By the time it came to the Iceman VS Wolverine fight scene, it became obvious that Aronofsky had never read an X-Men comic in his life.

Perhaps surprisingly, Frozen is a really good film. Writer/director Adam Green takes a not-terribly-great concept and pumps it full of tension. There's just the right balance of bickering and whingeing, with Green wisely deciding not to play up the brats' arguing too much. The otherwise serviceable Adrift was ruined by its cast of idiots and spoilt wee arseholes. Green understands that the idea of, y'know, FREEZING TO DEATH is scary enough without needing to have his characters constantly argue about it.
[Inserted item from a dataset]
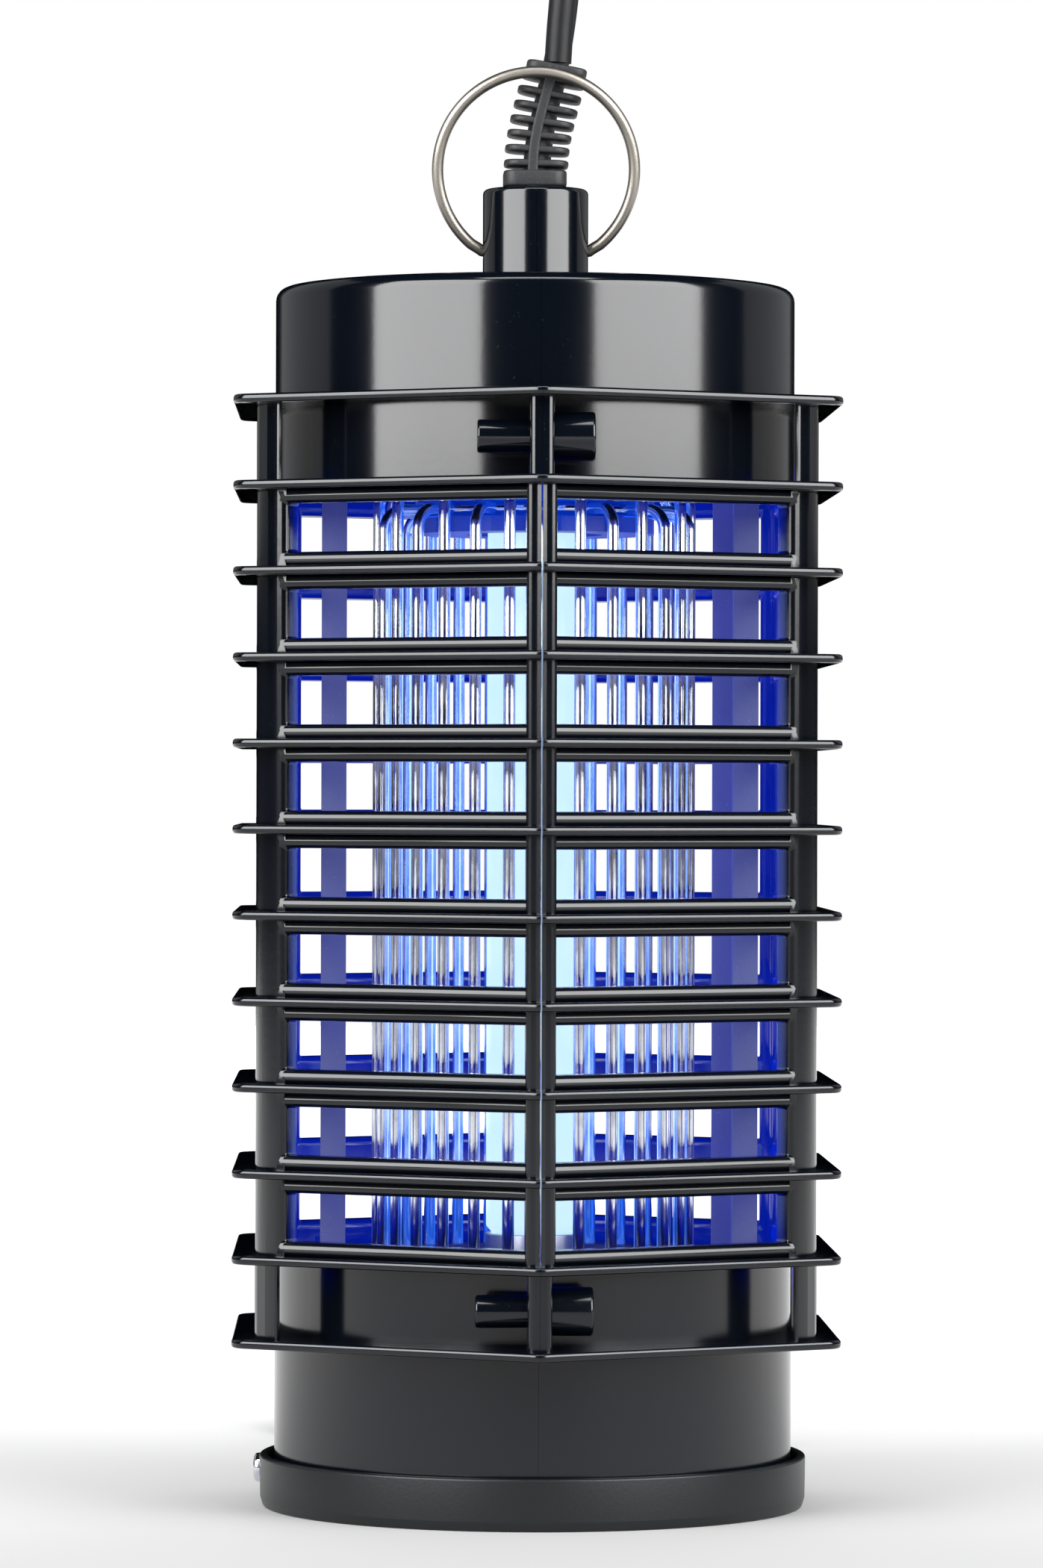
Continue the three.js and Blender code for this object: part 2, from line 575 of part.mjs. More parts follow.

Whilst a couple of them might be a tad irritating, you'll root for at least one of them (the lovely Emma Bell) to get down in one piece. Equally so, there's more than a little schadenfreude to be had in seeing spoilt ski kids getting their commeupance.

It may be a minor piece, but it's definite proof that Green is good for more than just splattery gorefests (ala Hatchet and its sequel) and equally good with straight horror. There's even a cameo from Kane Hodder. All movies are better with cameos from Kane Hodder, even when he isn't stabbing people. Bejesus willing, it might cause viewers to think twice about booking that ski trip with their mates. And let's be honest, ski-ers deserve everything they get. Even that bit with the wolves.